One major exception to that rule was the tiny subset of bands with enough cultural clout to simply dump their albums online without fanfare and watch the internet catch fire, a class that included reclusive legends My Bloody Valentine and also-reclusive cult-heroes-in-the-making Death Grips. Those acts were cashing big checks too, but with a different kind of currency: the feverish devotion of an audience that will follow them to the ends of the internet (and to nightclubs with only a drum set on stage). And really, what was Death Grips’ procession of impish stunts if not a yearlong rollout for Government Plates? You can’t buy the kind of publicity they got by just not showing up, but then again you also can’t buy Government Plates; a free download is the logical culmination of Death Grips’ hype-based economy, where albums are just further fodder for a self-perpetuating feedback loop. (Call Drake the musical mascot of the social media era, but no band embodies the jarring hostility and desperate attention-seeking of today’s internet more than Death Grips.) As for My Bloody Valentine, they turned 22 years of anticipation into bags of money, riding the In Rainbows approach all the way to the bank with MBV. Amplifying this approach to blockbuster proportions was Beyoncé, whose surprise “visual album” also appeared out of nowhere, and it instantly achieved iconic status thanks in part to an operating budget that dwarfed what Shields and Death Grips were working with; 17 lavish videos don’t happen without pockets full grown.
Kevin Shields is still the musical 1 percent, though. He had the cultural cachet to capture people’s attention on demand, but he also the cash reserves to fund the production and distribution of his album up front. In stark contrast, the common man turned to crowdfunding like never before in 2013. This was the latest twist on the traditional divide between the majors and the indies: The haves converted investments into PR spectacles while the have-nots turned fans into investors.

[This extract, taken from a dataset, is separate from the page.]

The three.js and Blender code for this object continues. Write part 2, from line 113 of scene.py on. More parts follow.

Services like Kickstarter, Indiegogo, and PledgeMusic became the dominant approach among creatives without means. Work up a promising description of your upcoming project, make an infomercial-style video, guarantee some elaborate rewards for major donors, and voila: You’ve got yourself a budget for your venture. The tactic was particularly popular among veterans who fall below the mass media radar but boast a following large enough to fund their albums or tours — the Daniel Johnstons, Valerine Junes, and Nicole Atkins of the world. (As Kickstarter beneficiary Reggie & The Full Effect put it, today’s music industry is No Country For Old Musicians.)
In turn, coming up with zany privileges for generous donors became an outlandish creative exercise in its own right, the DIY corollary to the celebrity musicians trumping each other’s fantastical displays. Executive producer credits, private concerts, bonus tracks, and handmade items were Kickstarter child’s play compared to some of the more entertaining carrots dangled in front of the faithful: The Hold Steady offered haircuts, three-mile jogs, tours of Memphis, bartending services, and “stay positive” pep talks from band members. Bowerbirds served up everything from a weekend party at the band’s cabin studio to dish cloths hand-knitted by the lead singer’s mom. Michael Gira promised to film himself performing a personalized song for each Swans fan with $500 to spare. Call it the artisanal approach to fundraising.

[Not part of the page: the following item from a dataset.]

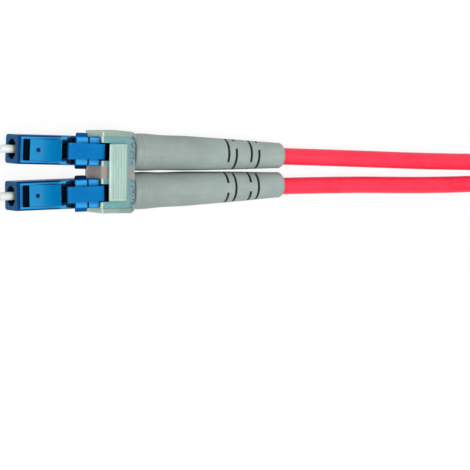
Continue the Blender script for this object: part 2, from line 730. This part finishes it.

Not everyone found crowdfunding as fun as Gira did. (Think about that for a second.) Just as mainstream titans from Arcade Fire and Jay Z caught flack for their indulgent promo strategies, asking for preemptive investments from fans remained a contentious subject a year after the outrage over Amanda Palmer, Deakin, and the lot of them. Debating this method became as popular as deploying it. At The A.V. Club, for instance, Jonah Bayer raised concerns about artists shirking responsibility for an easy payday:
These musicians seem to rationalize their campaigns under the guise of the “Do It Yourself” ethos, but they’ve twisted it, effectively shifting the responsibility of making new albums and/or touring onto their fans. It’s one thing to ask fans for help pressing a new album by paying up front for it, but it’s far different to ask them for tour support or to fund a studio, then make them pay again later for new music or tickets to shows — music and shows that would exist without this symbiotic relationship. The D.I.Y. ethic hinges on artists’ responsibility — they work hard to create art on their own terms, not sell demos at inflated rates to make up for a lack of revenue in other areas.

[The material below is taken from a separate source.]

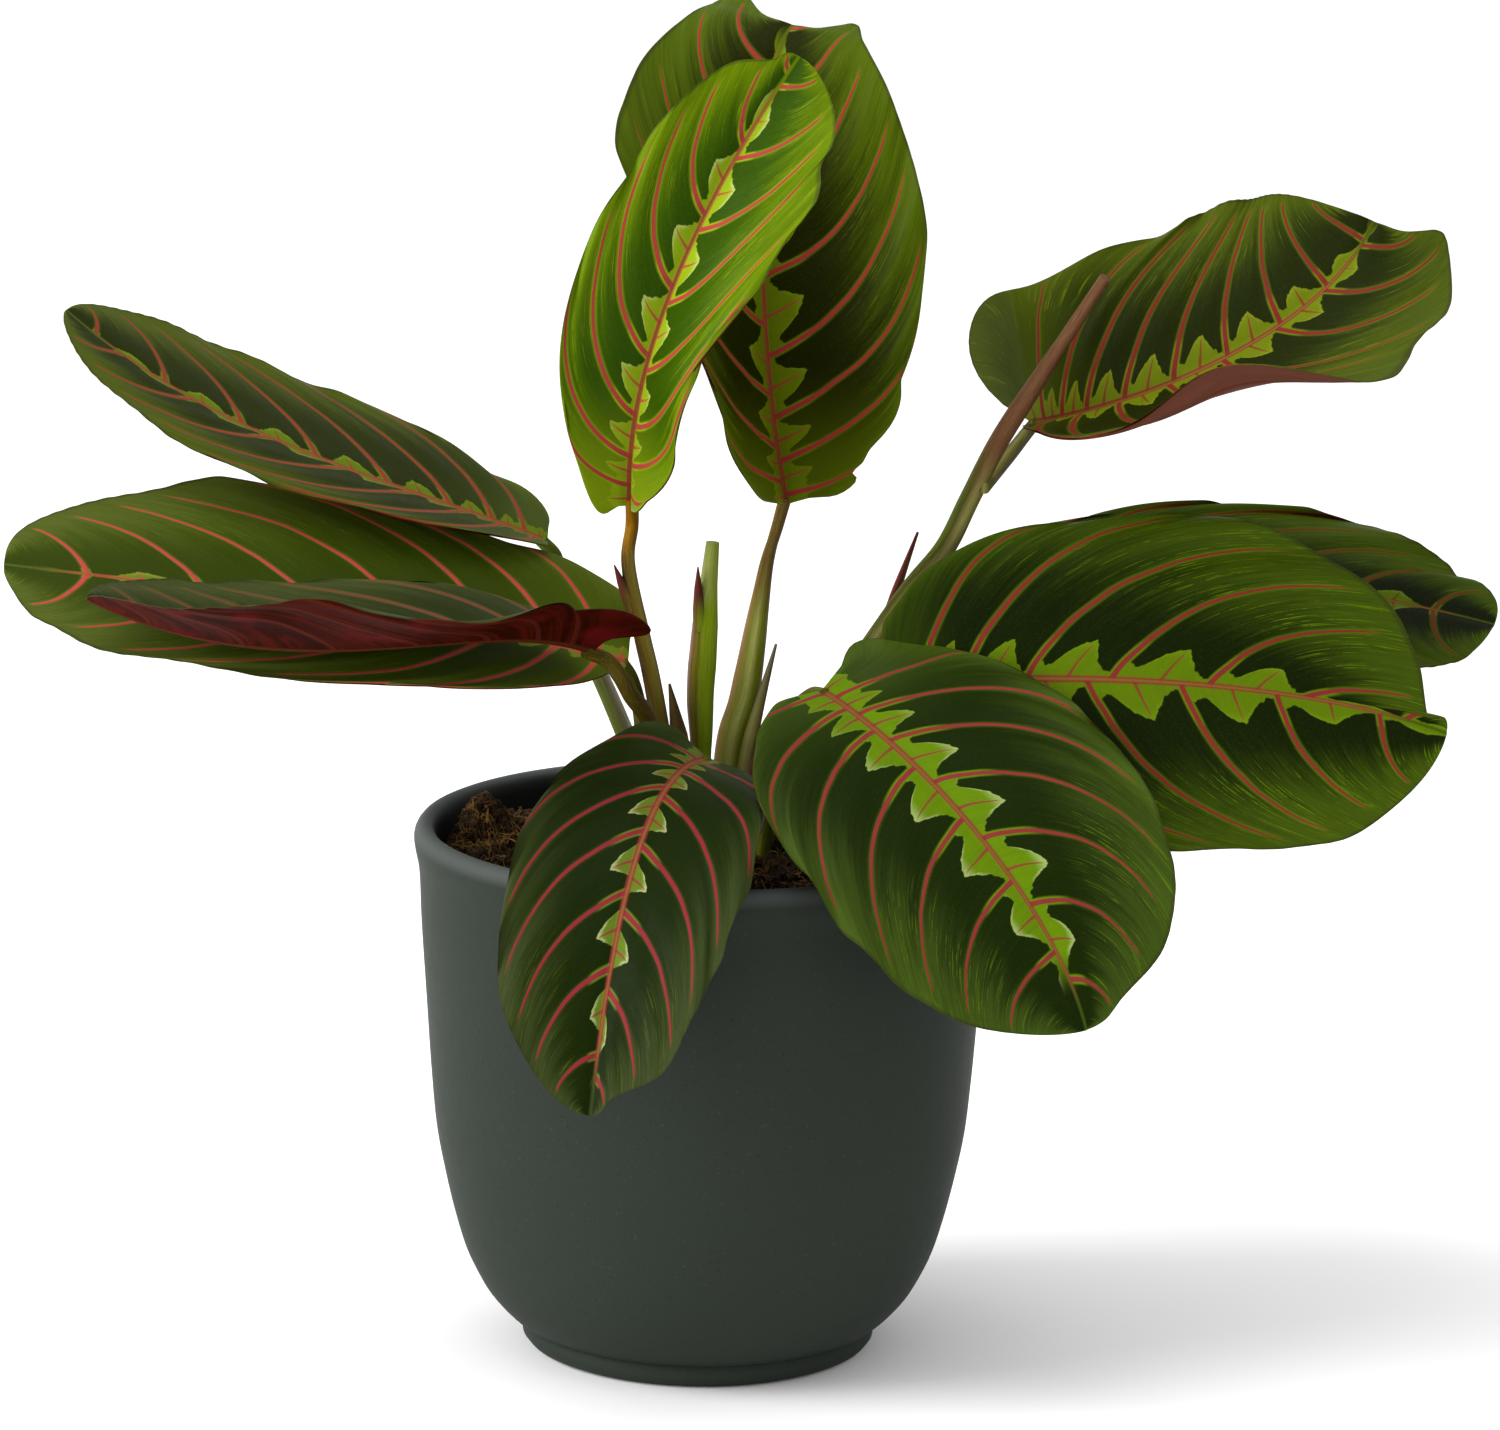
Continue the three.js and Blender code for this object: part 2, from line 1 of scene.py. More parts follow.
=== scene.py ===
"""Potted prayer plant: patterned blades, streaked stalks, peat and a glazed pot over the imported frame.

Metres, +Z up. Lengths below are in millimetres and are scaled by MM where a mesh is made, except the
camera's and the lights', which are in metres. A pair of values on a leaf is for the left and the right
half of its blade, seen from its face with the tip up.
"""

import math

import bpy
import numpy as np
from mathutils import Matrix, Vector


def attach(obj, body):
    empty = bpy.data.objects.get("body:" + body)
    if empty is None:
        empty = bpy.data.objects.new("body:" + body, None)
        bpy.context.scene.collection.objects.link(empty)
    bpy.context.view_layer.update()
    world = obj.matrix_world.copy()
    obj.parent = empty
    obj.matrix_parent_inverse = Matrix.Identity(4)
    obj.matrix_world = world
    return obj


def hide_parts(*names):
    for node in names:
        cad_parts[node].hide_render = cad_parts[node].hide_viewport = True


MM = 0.001
SPLINE_STEPS = 24
BODY = "root"

# Under these lights a surface looks lighter than its own colour, so each colour is given as it is seen
# and this share of it is painted.
PAINTED = 0.55

# Camera
PHOTO_WIDTH = 1500
FOCAL_PIXELS = 6902
SENSOR_WIDTH = 36
CAMERA_PLACE = (0, -1.5, 0.478)
CAMERA_PAN = 0.3655
CAMERA_TILT = 12.53
CAMERA_ROLL = 0.95
CAMERA_CLIP = (0.05, 20)

# Stage and lights: each light's place, the point that it is aimed at, its size and its power.
FLOOR_REACH = 4000
FLOOR_WHITES = (0xF4F4F4, 0xF8F8F8)
LIGHTS = {
    "key": ((-2.0, -0.6, 1.0), (0, 0, 0.12), (1.2, 1.6), 62),
    "top": ((-0.3, -0.3, 2.0), (0, 0, 0.15), (1.3, 1.1), 14),
}

# Leaf blades
MIDRIB_STEPS = 401
BLADE_ROWS = 150
BLADE_COLUMNS = 34
BLADE_THICKNESS = 0.5
EDGE_THICKNESS = 0.22
VEIN_LEAD = 0.25
VEIN_SWEEP = 6
LOBE_PLACE = 0.05
QUILT_HEIGHT = 0.45
GROOVE_DEPTH = 0.5
GROOVE_WIDTH = 1.6
CRIMP_HEIGHT = 0.12
CRIMPS = 2.3
FLAT = ((0, 0, 0), (0, 0, 0))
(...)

Whether it was ethical or not — and whether it’s any lazier than reissuing a deluxe edition of your album a year or less after the original release, as has become the standard for popular indie-rockers including Kurt Vile, Yo La Tengo, and Grizzly Bear — crowdfunding became the default for those hanging from the abandoned rungs of the music industry ladder because it offered a puncher’s chance to projects that might not have happened otherwise. The system didn’t always work (it was a giant drag for Giant Drag), but sometimes it worked beyond artists’ wildest dreams. Long-forgotten ’90s alt-rock favorites Toad The Wet Sprocket and Luscious Jackson returned from obscurity with their first albums in well over a decade thanks to crowdfunding campaigns that surpassed their goals many times over. It was a different kind of excess than that of golden semi trucks and late-night TV specials — an excess of generosity from loyal supporters — but both sorts of over-the-top outpourings moved records in 2013. In the age of paltry Spotify payouts and all-time low album sales, that’s got to be worth something, right?